Le plafonnement des coûts manque l'objectif visé

FMH
Édition
2021/22
DOI:
https://doi.org/10.4414/bms.2021.19910
Bull Med Suisses. 2021;102(22):723

Affiliations
Dr méd., membre du Comité central de la FMH, responsable du département Médecine et tarifs ambulatoires

Publié le 02.06.2021

Quel que soit le nom qu’on veuille lui donner, objectif de maîtrise des coûts ou frein à l’augmentation des coûts [1], la mesure n’est qu’un plafond de coûts déguisé, imposé dans le secteur ambulatoire. On ne trouve bien entendu rien de tel dans la LAMal. Dans un avis de droit que lui a demandé la FMH, le Prof. Ueli Kieser conclut d’ailleurs à la non-constitutionnalité de la mesure. La LAMal se fonde en effet sur le principe de l’assurance et garantit aux assurés l’accès aux prestations définies dans le cadre de l’assurance obligatoire des soins (AOS). Cet accès ne peut souffrir aucune restriction destinée à piloter les coûts ou à en freiner l’évolution. Prenons l’exemple d’une assurance auto: imaginerait-on qu’un assureur refuse de couvrir un sinistre au prétexte qu’il a atteint son quota d’accidents?
Maintenant que la mesure «objectifs de coûts» a été sortie du 2e volet de mesures et transformée en contre-projet indirect à l’initiative pour un frein aux coûts (cf. en p. 728, «L’objectif de maîtrise des coûts et son étonnant parcours au Conseil fédéral»), il nous faut l’examiner à la loupe et vérifier si elle peut effectivement faire office de contre-projet. On voit tout de suite que les économies visées se feraient aux dépens des patients, car elles entraveraient l’accès aux prestations et péjoreraient la qualité des soins. On veut inciter les médecins à «piloter» la prise en charge des patients selon des critères de coûts politiques et donc – de facto – à restreindre leurs prestations.
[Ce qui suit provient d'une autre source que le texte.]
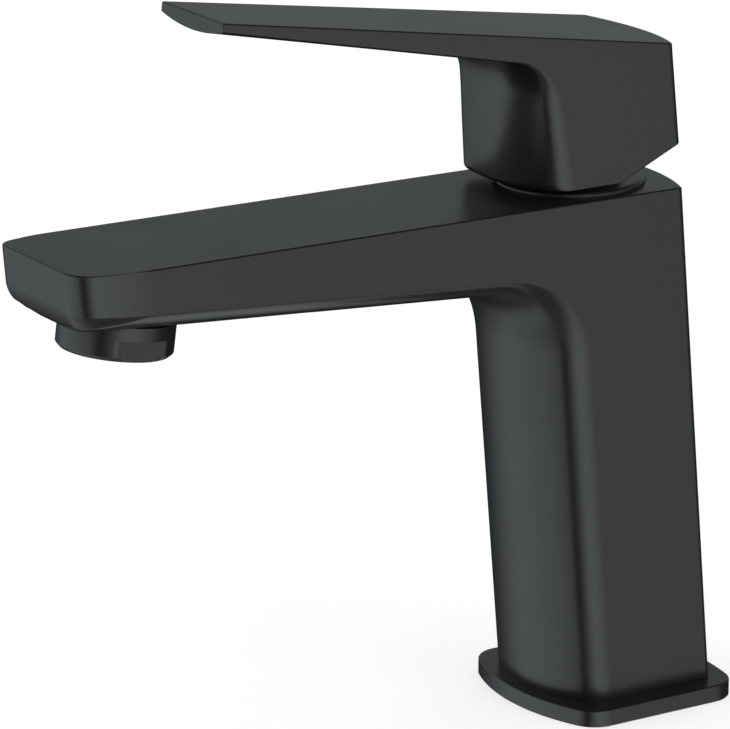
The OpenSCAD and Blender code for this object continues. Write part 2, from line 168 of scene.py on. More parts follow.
# Lever.
LEVER_HALF = 17.48  # half width at the top's rear corners
LEVER_TAPER = 0.03655  # how much it narrows towards the tip
LEVER_LEAN = math.radians(6.09)  # lean of the rear edge
LEVER_RISE = 0.15286  # slope of the top face
LEVER_Y, LEVER_HEIGHT = 4.9, 158.7  # the top's rear corners
LEVER_REACH = 110.7
TIP_SLANT = 0.07  # slant of the tip's front face
ARM_TILT = math.radians(11.66)  # slope of the arm's lower edge
BLOCK_LEAN = math.radians(11.1)  # lean of the block's front edge
BLOCK_FOOT = box_side("lever", Z, False)
LEVER_CORNER = np.array([-27.3, 157.15])  # where block edge and arm edge would meet
LEVER_BEND_R = 13.5  # radius of the inner bend on the flat side
NOOK_R = 9.5  # and in the middle of the bend
NOOK_START = 6.2  # reach of the block's front from the bend's centre, past which the radius grows
ARM_START, ARM_R, ARM_JOIN = 40.0, 1.5, 8.5  # skin under the arm: angle, small circle, wide circle
ARM_SHARE = 0.4  # share of the edge rounding on the arm's underside
ARM_POINTS, LEVER_BEND_POINTS = 25, 28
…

Un plafond de coûts entraîne nécessairement une restriction des prestations. Il prolonge les délais d’attente et, en incitant à privilégier les assurances privées, il conduit à une médecine à deux vitesses. Dans ses explications, le Conseil fédéral promet que l’accès aux soins sera dans tous les cas garanti pour la population générale. Mais pour qu’un budget induise des économies de coûts, il faut bien qu’il limite les prestations, c’est de la pure logique mathématique. Si au contraire il faut continuer de garantir la totalité des prestations assurées, le budget ne peut pas permettre d’économies, sans compter que les coûts administratifs risquent d’augmenter. On constatera avec intérêt que les pays qui ont plafonné leurs coûts ne voient pas ceux-ci augmenter moins que les autres à long terme. L’analyse des données des pays de l’OCDE montre qu’en points de PIB, les Pays-Bas par exemple n’enregistrent aucun avantage en termes de coûts et présentent même, par rapport à la Suisse, une évolution encore moins favorable.
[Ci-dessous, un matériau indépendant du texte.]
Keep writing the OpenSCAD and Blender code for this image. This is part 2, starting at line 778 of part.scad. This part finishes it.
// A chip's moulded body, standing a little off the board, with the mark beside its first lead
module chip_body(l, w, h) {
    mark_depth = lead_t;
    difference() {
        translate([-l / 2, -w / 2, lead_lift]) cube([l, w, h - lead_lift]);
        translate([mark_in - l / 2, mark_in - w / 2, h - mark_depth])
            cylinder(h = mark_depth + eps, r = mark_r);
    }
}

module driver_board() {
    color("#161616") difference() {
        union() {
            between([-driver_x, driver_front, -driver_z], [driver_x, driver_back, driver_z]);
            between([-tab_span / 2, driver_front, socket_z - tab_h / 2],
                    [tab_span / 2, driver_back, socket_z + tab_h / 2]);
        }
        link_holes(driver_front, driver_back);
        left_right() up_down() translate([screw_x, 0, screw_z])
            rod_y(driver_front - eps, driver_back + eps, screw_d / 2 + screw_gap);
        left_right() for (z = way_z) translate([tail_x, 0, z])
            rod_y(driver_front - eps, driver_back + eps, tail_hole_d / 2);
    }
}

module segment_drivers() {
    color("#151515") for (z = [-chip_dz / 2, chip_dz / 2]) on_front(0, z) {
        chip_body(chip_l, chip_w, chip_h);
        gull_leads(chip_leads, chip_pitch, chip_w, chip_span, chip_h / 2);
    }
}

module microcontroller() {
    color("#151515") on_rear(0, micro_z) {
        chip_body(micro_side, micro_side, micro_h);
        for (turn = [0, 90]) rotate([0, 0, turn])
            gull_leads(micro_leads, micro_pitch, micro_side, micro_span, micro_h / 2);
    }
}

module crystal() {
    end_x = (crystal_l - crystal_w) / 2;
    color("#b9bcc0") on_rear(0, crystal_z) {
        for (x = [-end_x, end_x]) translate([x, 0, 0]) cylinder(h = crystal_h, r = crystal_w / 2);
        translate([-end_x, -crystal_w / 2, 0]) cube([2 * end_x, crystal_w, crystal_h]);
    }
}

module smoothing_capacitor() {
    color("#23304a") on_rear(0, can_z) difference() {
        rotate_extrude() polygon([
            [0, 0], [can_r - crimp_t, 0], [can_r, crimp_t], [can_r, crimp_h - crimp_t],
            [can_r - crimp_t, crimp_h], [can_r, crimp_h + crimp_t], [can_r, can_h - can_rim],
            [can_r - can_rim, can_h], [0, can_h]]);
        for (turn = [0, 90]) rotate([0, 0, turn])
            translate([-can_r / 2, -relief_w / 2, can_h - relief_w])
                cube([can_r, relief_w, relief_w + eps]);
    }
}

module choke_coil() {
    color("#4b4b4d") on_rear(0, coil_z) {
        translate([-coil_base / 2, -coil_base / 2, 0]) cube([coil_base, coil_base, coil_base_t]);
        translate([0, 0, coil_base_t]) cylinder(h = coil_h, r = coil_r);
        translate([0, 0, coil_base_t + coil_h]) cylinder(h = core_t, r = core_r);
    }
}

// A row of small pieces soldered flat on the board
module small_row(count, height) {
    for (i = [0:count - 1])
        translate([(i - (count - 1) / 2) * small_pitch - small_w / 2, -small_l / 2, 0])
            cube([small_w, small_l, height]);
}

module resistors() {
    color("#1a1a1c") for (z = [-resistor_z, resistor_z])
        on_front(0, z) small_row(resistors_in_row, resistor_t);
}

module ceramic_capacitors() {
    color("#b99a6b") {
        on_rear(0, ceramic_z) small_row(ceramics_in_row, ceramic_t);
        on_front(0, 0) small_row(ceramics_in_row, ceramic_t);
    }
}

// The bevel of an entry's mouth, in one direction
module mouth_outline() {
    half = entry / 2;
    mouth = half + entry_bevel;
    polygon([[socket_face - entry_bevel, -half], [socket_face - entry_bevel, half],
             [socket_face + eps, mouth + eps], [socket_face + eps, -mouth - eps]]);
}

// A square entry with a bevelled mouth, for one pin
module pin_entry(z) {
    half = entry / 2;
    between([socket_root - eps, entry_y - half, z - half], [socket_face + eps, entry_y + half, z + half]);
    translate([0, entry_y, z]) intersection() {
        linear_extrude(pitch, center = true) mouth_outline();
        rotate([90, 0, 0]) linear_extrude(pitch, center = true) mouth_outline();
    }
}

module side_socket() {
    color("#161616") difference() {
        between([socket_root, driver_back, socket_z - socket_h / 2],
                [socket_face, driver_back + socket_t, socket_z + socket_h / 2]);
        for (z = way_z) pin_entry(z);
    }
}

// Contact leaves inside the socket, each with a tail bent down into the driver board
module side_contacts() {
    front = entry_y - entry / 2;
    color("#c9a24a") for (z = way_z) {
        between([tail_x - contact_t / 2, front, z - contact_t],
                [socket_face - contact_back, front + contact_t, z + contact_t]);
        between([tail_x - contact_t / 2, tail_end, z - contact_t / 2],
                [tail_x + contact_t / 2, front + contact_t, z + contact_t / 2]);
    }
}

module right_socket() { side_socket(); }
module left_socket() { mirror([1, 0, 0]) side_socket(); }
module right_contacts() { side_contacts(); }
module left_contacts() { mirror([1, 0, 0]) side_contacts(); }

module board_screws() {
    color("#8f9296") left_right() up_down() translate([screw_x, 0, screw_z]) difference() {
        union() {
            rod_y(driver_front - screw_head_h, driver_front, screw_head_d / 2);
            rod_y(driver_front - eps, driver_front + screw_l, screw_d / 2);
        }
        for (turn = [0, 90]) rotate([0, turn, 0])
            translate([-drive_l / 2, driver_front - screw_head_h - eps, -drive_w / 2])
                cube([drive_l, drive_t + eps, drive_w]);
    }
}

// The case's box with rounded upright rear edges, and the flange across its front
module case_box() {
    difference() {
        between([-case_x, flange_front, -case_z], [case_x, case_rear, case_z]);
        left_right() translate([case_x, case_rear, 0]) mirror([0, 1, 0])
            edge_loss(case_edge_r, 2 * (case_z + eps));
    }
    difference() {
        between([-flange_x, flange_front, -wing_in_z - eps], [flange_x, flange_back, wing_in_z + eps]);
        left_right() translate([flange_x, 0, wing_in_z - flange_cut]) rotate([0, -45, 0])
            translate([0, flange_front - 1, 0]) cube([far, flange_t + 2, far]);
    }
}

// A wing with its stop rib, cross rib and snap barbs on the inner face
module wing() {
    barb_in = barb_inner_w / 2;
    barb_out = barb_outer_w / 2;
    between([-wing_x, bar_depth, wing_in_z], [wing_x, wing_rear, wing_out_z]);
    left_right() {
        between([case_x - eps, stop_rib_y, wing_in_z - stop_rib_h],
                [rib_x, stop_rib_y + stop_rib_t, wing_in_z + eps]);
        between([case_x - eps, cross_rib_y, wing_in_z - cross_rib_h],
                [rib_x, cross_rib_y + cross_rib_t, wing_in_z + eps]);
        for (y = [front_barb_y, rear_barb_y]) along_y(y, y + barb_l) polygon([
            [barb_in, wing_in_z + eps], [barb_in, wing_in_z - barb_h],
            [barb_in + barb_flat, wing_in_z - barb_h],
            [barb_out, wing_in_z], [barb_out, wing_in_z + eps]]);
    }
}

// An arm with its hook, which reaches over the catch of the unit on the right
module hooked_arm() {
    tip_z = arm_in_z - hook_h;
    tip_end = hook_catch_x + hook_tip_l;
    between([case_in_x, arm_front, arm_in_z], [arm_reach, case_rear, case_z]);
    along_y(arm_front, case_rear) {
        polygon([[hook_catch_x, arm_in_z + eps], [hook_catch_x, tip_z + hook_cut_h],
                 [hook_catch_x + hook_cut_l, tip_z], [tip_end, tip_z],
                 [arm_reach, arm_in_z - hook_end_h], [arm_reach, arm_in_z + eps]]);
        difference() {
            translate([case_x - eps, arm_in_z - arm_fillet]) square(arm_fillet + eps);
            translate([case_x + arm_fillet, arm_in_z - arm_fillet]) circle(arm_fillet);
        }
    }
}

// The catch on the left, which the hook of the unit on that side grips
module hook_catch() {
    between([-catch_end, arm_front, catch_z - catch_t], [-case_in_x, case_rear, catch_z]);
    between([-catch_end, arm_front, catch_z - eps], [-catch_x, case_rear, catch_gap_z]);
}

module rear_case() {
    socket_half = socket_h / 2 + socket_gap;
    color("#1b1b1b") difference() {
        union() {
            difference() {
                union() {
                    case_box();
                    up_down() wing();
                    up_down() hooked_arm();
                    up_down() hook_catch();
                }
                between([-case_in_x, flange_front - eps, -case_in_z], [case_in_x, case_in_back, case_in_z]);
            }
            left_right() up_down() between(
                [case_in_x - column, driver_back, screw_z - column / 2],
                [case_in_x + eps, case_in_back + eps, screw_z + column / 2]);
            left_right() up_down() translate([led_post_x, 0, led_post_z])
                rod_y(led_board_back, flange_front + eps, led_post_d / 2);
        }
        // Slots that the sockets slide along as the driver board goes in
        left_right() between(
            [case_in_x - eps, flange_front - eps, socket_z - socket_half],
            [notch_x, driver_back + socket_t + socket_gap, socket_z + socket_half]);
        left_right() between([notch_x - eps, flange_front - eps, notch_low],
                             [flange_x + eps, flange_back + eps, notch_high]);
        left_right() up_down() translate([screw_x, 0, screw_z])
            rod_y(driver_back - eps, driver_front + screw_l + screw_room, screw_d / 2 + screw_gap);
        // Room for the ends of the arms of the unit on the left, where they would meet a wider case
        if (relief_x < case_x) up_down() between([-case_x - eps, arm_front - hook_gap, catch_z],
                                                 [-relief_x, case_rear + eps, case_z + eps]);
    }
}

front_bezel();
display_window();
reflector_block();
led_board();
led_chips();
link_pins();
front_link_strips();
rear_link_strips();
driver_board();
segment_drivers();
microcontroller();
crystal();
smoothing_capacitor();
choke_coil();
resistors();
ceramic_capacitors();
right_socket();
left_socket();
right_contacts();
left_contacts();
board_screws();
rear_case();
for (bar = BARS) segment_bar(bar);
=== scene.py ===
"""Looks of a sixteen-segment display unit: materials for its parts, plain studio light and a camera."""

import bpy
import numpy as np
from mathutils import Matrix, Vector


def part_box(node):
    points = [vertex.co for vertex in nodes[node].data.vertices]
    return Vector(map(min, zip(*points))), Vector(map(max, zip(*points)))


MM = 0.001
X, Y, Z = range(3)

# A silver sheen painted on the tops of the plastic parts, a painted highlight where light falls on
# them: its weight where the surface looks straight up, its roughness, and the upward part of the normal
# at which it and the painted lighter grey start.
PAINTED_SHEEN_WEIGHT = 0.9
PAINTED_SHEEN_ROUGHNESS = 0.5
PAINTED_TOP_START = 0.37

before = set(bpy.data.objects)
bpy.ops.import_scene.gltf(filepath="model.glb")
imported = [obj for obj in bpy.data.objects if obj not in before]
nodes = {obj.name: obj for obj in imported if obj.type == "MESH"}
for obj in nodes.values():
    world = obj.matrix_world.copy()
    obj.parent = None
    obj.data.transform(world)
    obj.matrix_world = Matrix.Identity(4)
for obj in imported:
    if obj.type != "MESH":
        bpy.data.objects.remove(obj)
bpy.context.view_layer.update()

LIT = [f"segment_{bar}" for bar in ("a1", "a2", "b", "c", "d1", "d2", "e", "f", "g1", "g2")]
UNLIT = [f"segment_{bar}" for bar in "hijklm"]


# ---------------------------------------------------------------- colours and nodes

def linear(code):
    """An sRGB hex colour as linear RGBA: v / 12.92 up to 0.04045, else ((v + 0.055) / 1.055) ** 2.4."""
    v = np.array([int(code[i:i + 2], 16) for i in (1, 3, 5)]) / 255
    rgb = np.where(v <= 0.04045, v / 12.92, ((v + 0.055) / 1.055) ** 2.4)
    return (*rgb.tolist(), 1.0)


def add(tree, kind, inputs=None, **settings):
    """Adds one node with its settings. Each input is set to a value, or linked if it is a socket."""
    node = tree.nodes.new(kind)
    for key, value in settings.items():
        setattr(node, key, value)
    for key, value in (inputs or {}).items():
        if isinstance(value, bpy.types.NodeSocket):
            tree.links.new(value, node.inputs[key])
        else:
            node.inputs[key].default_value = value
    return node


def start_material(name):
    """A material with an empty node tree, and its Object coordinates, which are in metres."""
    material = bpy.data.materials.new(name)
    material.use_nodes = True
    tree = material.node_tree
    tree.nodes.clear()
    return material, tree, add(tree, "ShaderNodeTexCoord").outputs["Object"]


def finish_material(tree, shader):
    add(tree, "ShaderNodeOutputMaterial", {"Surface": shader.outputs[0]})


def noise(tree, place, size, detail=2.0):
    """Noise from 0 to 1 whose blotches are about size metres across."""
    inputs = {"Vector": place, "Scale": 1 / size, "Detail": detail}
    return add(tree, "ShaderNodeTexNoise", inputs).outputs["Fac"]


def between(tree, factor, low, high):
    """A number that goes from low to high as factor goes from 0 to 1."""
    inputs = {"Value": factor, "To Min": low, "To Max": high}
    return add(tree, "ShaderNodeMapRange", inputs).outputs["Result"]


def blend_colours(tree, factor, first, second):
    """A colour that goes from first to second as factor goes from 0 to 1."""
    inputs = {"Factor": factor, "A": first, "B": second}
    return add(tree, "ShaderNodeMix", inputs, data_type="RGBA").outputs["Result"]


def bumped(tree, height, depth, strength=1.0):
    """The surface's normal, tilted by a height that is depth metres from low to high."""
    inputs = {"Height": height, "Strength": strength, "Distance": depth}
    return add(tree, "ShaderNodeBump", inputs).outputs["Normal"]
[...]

Qui dit objectif de coûts dit nécessairement prévisions quant aux coûts, et donc possibilité de prévoir l’évolution des besoins en matière de prestations médicales. Or, ces besoins dépendent eux-mêmes d’une grande variété de facteurs complexes. Une épidémie grippale un peu sous-évaluée suffit à elle seule à bouleverser ce type de prévisions, un constat particulièrement cuisant dans le contexte actuel. Ces dernières années, la Confédération a de manière répétée échoué à prévoir correctement l’évolution des coûts. Résultat? Des années durant, les primes ont été fixées trop haut par rapport aux coûts des soins de base [2]. Si l’on admet que les prévisions de la Confédération étaient justes, cela signifierait que nous avons prodigué trop peu de soins. A l’inverse, si la Confédération avait budgété trop bas, nous n’aurions pas eu les fonds nécessaires pour soigner nos patients, et le haut niveau de qualité des soins en Suisse aurait été compromis.
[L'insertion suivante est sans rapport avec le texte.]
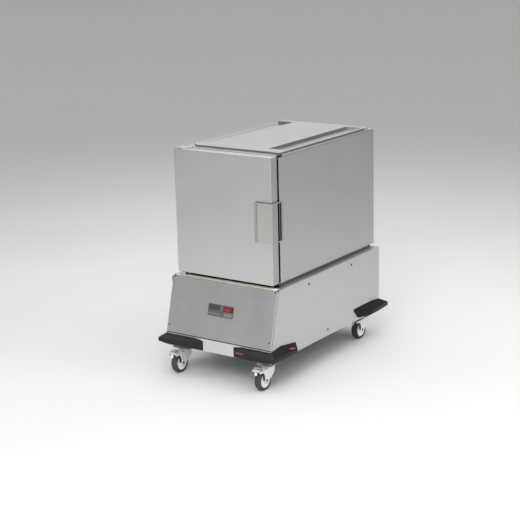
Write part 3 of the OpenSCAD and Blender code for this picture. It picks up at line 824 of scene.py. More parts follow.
bm = bmesh.new()
loops = []
for o, y, r in ((0, 61.4, 2.5), (0, 63.6, 2.5), (-0.4, 64, 2.2), (-52, 64, 20), (-54.5, 65.5, 19), (-56, 73, 18), (-58.5, 75.6, 16),
                (-61, 76, 14), (-92, 76, 16), (-94.5, 75.2, 15), (-96, 73.2, 14), (-99, 72.4, 12)):
    q = rect(-HW - o, CZ0 - o, HW + o, DZ1 + o, r, 6)
    loops.append([Vector((p[0], y, p[1])) for p in q])
loft(bm, loops)
put("door_inner_pressing", bm, "door", M["liner"], "door_inner_panel", bevel=0)

bm = bmesh.new()      # bellows seal
prof = [(-9.5, 64.2), (-9.5, 67.5), (-4.5, 69), (-4.5, 70.5), (-8.5, 72), (-8.5, 74), (-4.5, 75.5), (-4.5, 77), (-8, 78.5),
        (-9.8, 80), (-9.8, 82.6), (-8.6, 83.5), (8.6, 83.5), (9.8, 82.6), (9.8, 80), (8, 78.5), (4.5, 77), (4.5, 75.5),
        (8.5, 74), (8.5, 72), (4.5, 70.5), (4.5, 69), (9.5, 67.5), (9.5, 64.2)]
frame_loft(bm, prof, -329, 651, 329, 1367, 12, 5)
put("bellows_seal", bm, "door", M["gap"], "door_gasket", bevel=0.5, segs=2, sharp=60)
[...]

Durant la deuxième vague de la pandémie de coronavirus, le Conseil fédéral se gardait bien de prévoir les taux d’occupation des services de réanimation pour les cinq jours à venir [3]. Et maintenant il prétend pouvoir prédire les coûts de la médecine sur les deux années à venir, dans le détail, par secteur et par canton.
Nous maintenons que l’objectif de coûts promu sous la bannière de «l’initiative pour un frein aux coûts» n’est autre qu’un plafond de coûts déguisé et ne permettrait pas d’atteindre l’objectif d’un système de soins efficace et économe.